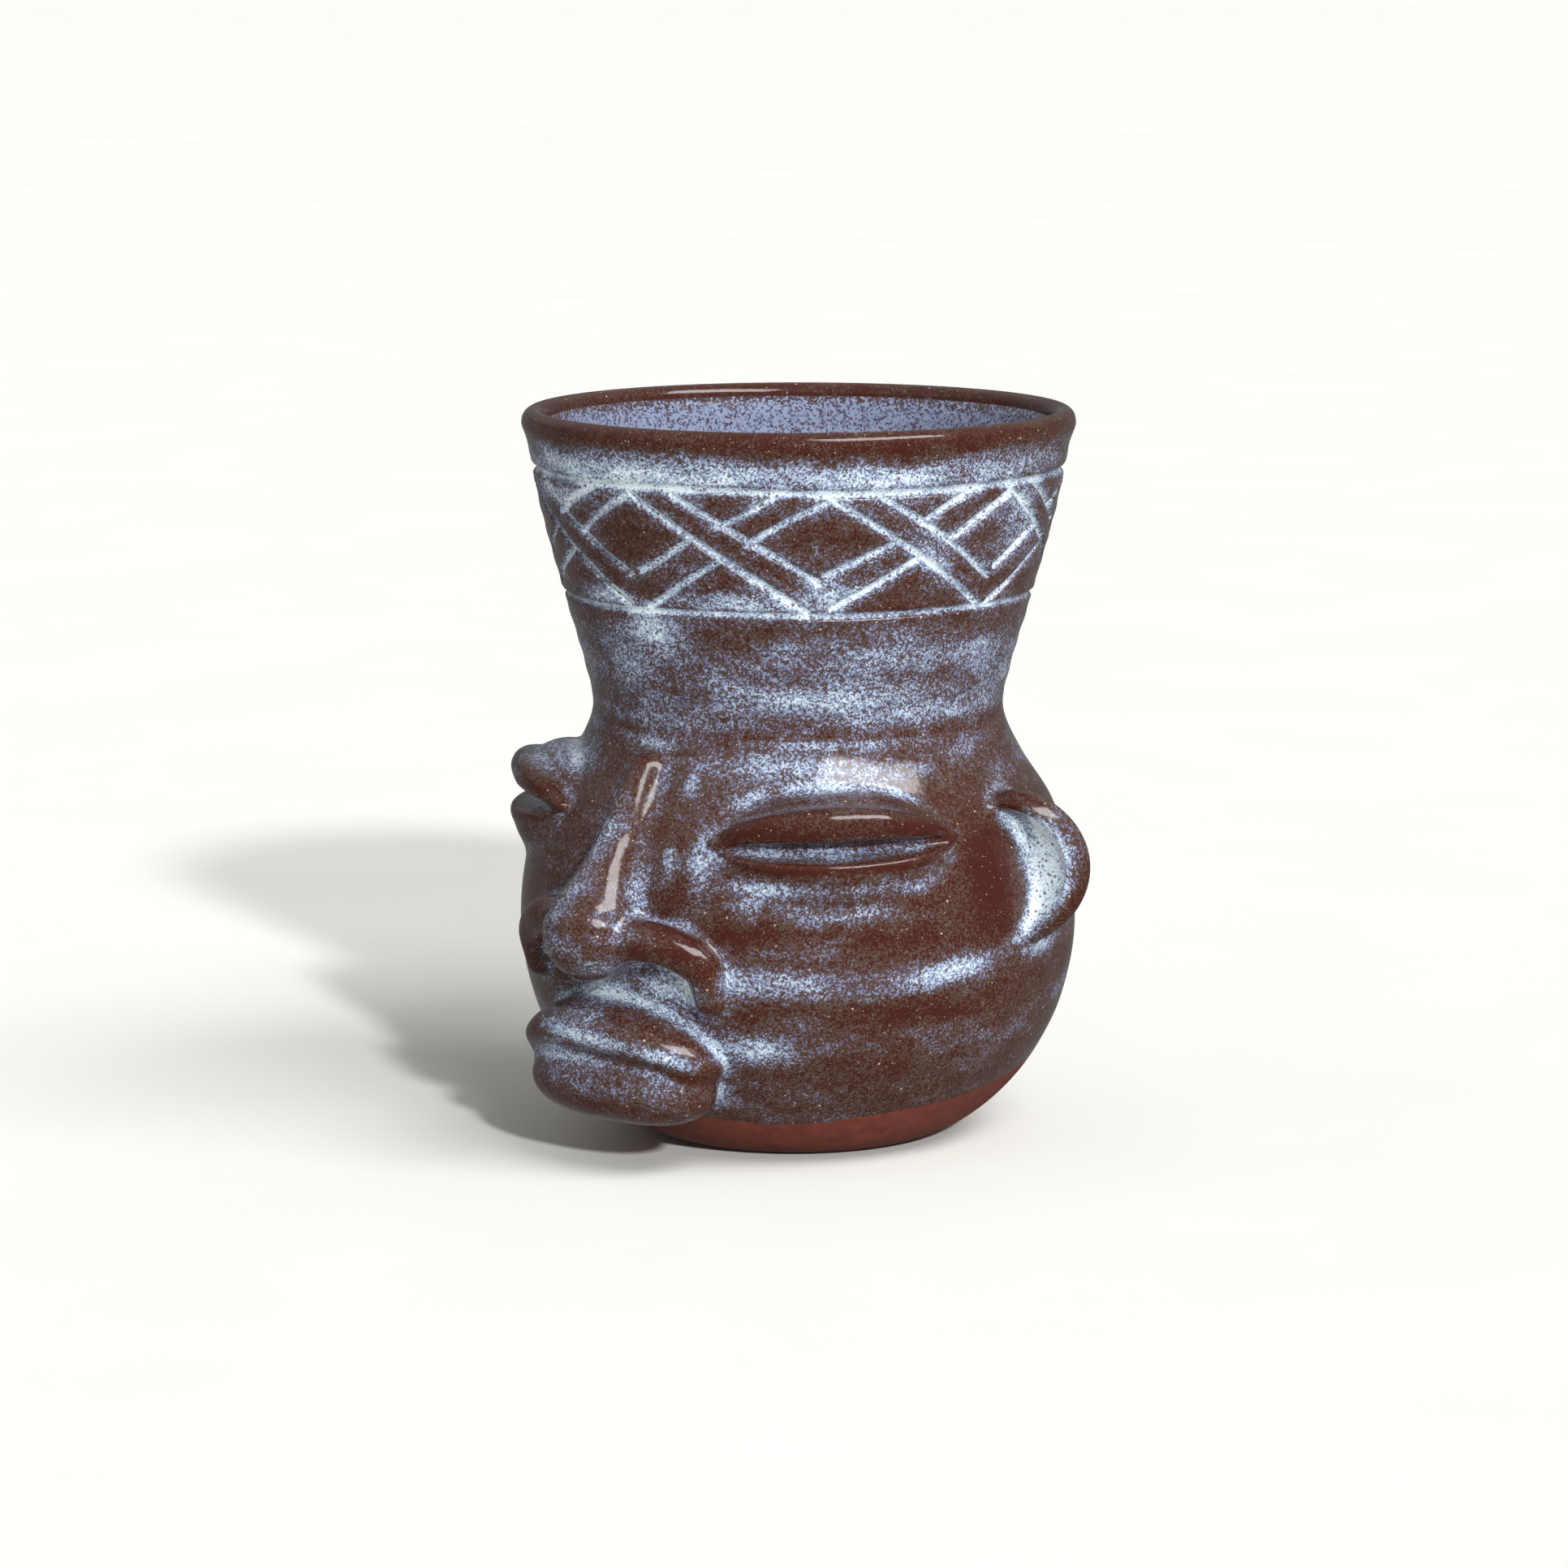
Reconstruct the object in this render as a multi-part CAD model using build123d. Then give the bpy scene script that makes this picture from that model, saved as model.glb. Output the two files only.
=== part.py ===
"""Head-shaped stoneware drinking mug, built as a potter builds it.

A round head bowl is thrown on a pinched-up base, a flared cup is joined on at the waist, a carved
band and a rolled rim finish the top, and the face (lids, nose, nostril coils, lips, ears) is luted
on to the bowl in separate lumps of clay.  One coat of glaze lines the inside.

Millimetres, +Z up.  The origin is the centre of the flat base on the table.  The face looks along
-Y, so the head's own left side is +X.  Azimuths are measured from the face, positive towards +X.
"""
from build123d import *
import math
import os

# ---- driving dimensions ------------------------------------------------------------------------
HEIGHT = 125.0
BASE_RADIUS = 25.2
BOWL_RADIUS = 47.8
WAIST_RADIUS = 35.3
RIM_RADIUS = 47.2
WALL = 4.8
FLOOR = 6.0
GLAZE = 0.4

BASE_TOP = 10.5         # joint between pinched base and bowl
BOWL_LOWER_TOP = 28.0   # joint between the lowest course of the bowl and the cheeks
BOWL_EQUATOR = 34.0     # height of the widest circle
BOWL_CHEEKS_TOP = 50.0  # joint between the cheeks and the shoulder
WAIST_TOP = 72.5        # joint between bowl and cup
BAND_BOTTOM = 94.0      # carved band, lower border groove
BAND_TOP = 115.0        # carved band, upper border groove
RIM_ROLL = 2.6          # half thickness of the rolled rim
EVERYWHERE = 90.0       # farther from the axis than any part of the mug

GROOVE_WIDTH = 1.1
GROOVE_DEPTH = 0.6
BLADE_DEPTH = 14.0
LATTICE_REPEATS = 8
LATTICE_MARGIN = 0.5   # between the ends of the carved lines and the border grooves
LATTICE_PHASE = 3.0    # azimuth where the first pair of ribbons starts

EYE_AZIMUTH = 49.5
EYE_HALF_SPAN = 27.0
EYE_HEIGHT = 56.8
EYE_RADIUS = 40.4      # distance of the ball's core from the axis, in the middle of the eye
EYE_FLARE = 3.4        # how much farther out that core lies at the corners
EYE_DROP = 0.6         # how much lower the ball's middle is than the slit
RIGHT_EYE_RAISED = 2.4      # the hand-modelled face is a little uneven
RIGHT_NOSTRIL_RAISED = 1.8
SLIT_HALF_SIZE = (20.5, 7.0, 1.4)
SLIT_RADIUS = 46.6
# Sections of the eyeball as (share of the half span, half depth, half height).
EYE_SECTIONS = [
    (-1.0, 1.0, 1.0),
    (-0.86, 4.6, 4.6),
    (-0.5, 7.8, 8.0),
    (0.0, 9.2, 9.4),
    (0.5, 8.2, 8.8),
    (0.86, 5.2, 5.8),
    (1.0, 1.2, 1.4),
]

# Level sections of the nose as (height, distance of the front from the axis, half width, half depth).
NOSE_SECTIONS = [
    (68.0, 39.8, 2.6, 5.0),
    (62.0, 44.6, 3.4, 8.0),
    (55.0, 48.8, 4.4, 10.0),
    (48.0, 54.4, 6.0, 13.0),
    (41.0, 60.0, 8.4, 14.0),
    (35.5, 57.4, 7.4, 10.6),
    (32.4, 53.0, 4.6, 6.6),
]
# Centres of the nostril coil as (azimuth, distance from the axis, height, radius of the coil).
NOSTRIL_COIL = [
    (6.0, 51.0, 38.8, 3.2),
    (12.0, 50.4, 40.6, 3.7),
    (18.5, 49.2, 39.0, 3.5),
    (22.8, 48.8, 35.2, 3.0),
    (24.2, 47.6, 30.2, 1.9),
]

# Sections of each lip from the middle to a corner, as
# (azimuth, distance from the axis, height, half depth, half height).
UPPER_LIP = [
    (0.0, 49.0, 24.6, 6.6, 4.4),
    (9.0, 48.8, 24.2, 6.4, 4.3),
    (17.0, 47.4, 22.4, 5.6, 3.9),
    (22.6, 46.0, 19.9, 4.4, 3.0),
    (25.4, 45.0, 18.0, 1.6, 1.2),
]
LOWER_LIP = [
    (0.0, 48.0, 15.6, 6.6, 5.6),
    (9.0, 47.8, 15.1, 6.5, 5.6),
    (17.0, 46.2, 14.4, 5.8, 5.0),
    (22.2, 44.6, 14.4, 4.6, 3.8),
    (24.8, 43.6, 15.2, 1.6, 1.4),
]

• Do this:
Please print exactly what appears from the first line of the data through the line with "LATTICE_PHASE = 3.0", including both of those lines and nothing past them.

• Written answer:
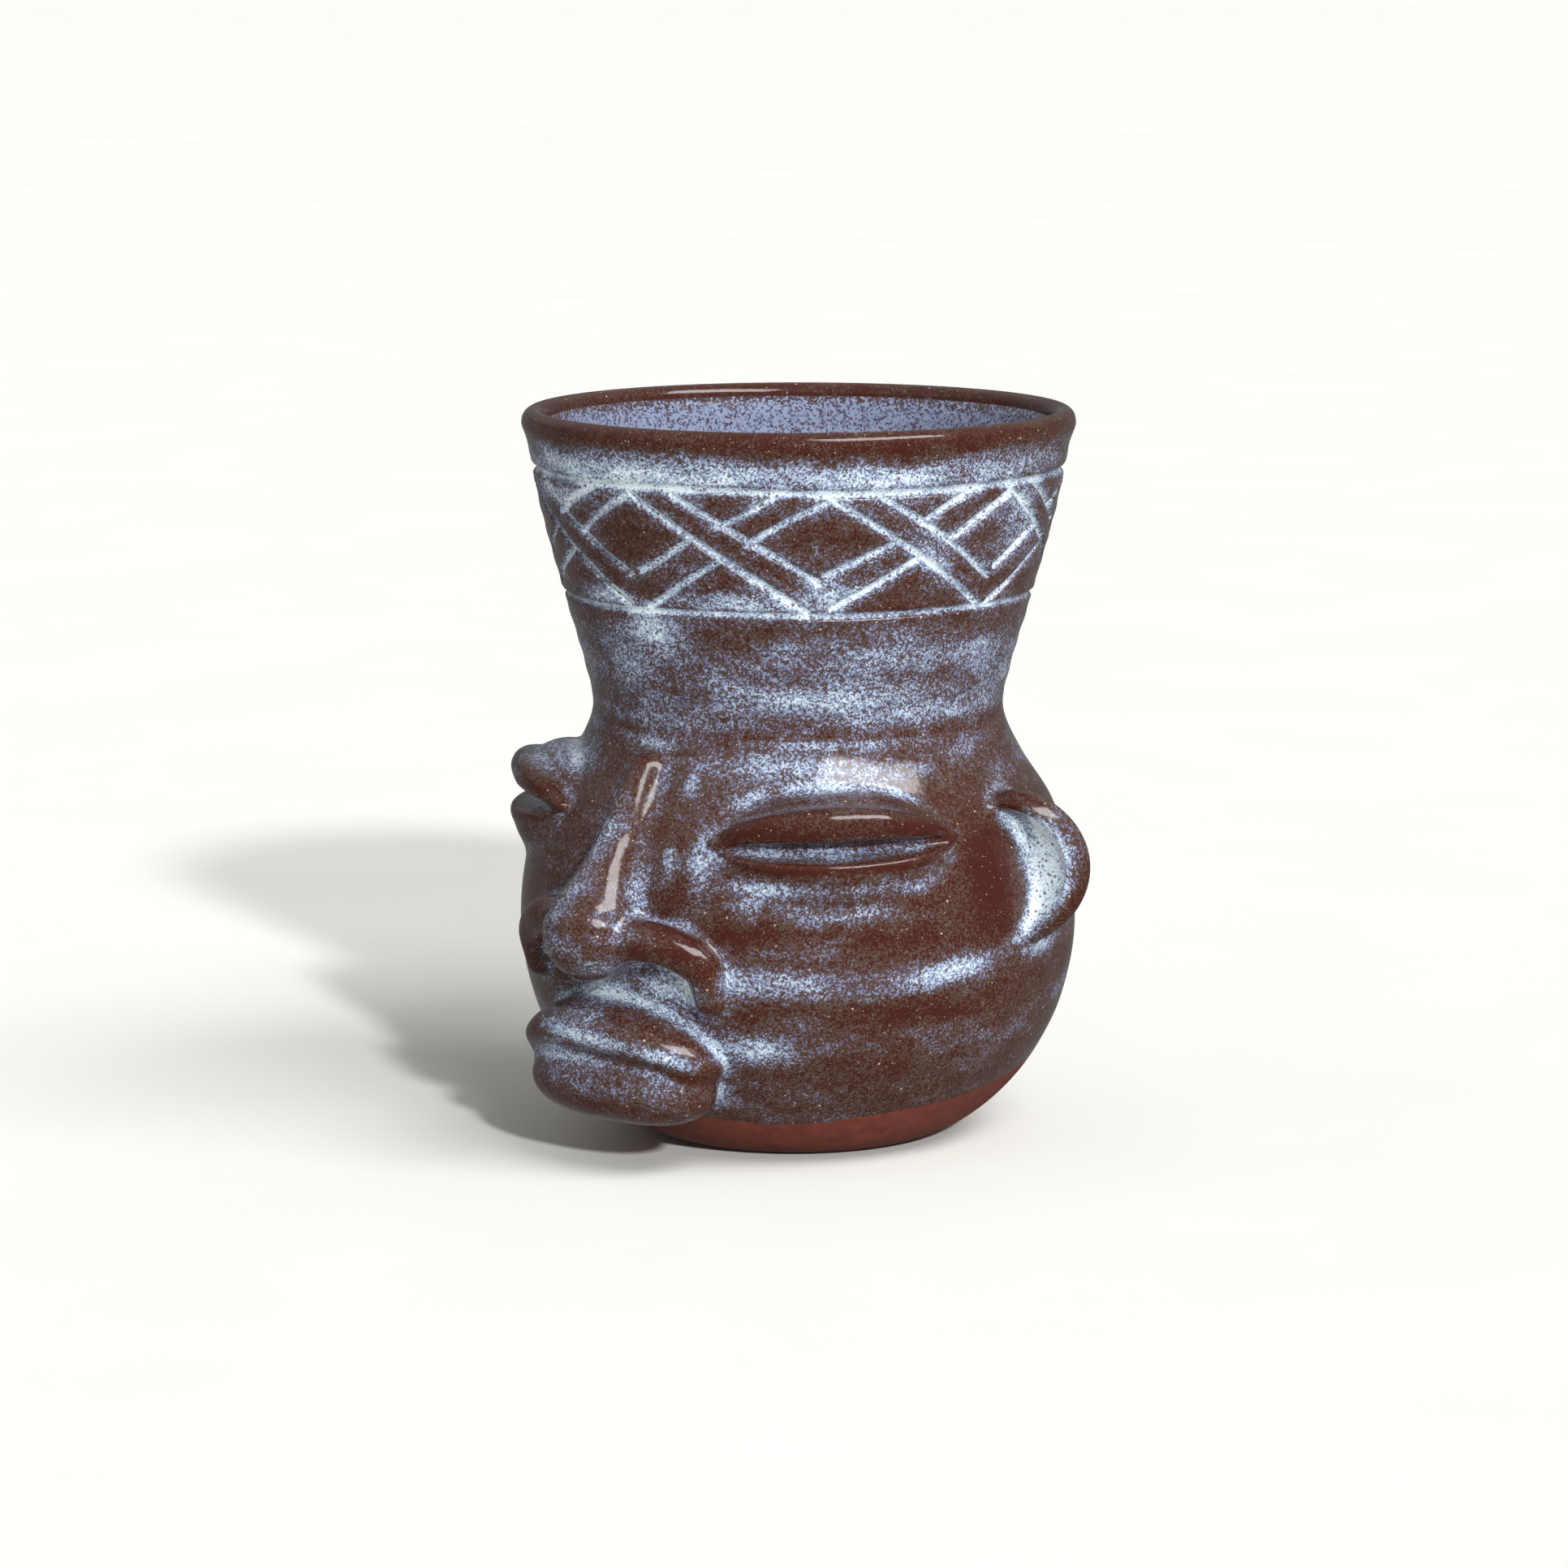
Reconstruct the object in this render as a multi-part CAD model using build123d. Then give the bpy scene script that makes this picture from that model, saved as model.glb. Output the two files only.
=== part.py ===
"""Head-shaped stoneware drinking mug, built as a potter builds it.

A round head bowl is thrown on a pinched-up base, a flared cup is joined on at the waist, a carved
band and a rolled rim finish the top, and the face (lids, nose, nostril coils, lips, ears) is luted
on to the bowl in separate lumps of clay.  One coat of glaze lines the inside.

Millimetres, +Z up.  The origin is the centre of the flat base on the table.  The face looks along
-Y, so the head's own left side is +X.  Azimuths are measured from the face, positive towards +X.
"""
from build123d import *
import math
import os

# ---- driving dimensions ------------------------------------------------------------------------
HEIGHT = 125.0
BASE_RADIUS = 25.2
BOWL_RADIUS = 47.8
WAIST_RADIUS = 35.3
RIM_RADIUS = 47.2
WALL = 4.8
FLOOR = 6.0
GLAZE = 0.4

BASE_TOP = 10.5         # joint between pinched base and bowl
BOWL_LOWER_TOP = 28.0   # joint between the lowest course of the bowl and the cheeks
BOWL_EQUATOR = 34.0     # height of the widest circle
BOWL_CHEEKS_TOP = 50.0  # joint between the cheeks and the shoulder
WAIST_TOP = 72.5        # joint between bowl and cup
BAND_BOTTOM = 94.0      # carved band, lower border groove
BAND_TOP = 115.0        # carved band, upper border groove
RIM_ROLL = 2.6          # half thickness of the rolled rim
EVERYWHERE = 90.0       # farther from the axis than any part of the mug

GROOVE_WIDTH = 1.1
GROOVE_DEPTH = 0.6
BLADE_DEPTH = 14.0
LATTICE_REPEATS = 8
LATTICE_MARGIN = 0.5   # between the ends of the carved lines and the border grooves
LATTICE_PHASE = 3.0    # azimuth where the first pair of ribbons starts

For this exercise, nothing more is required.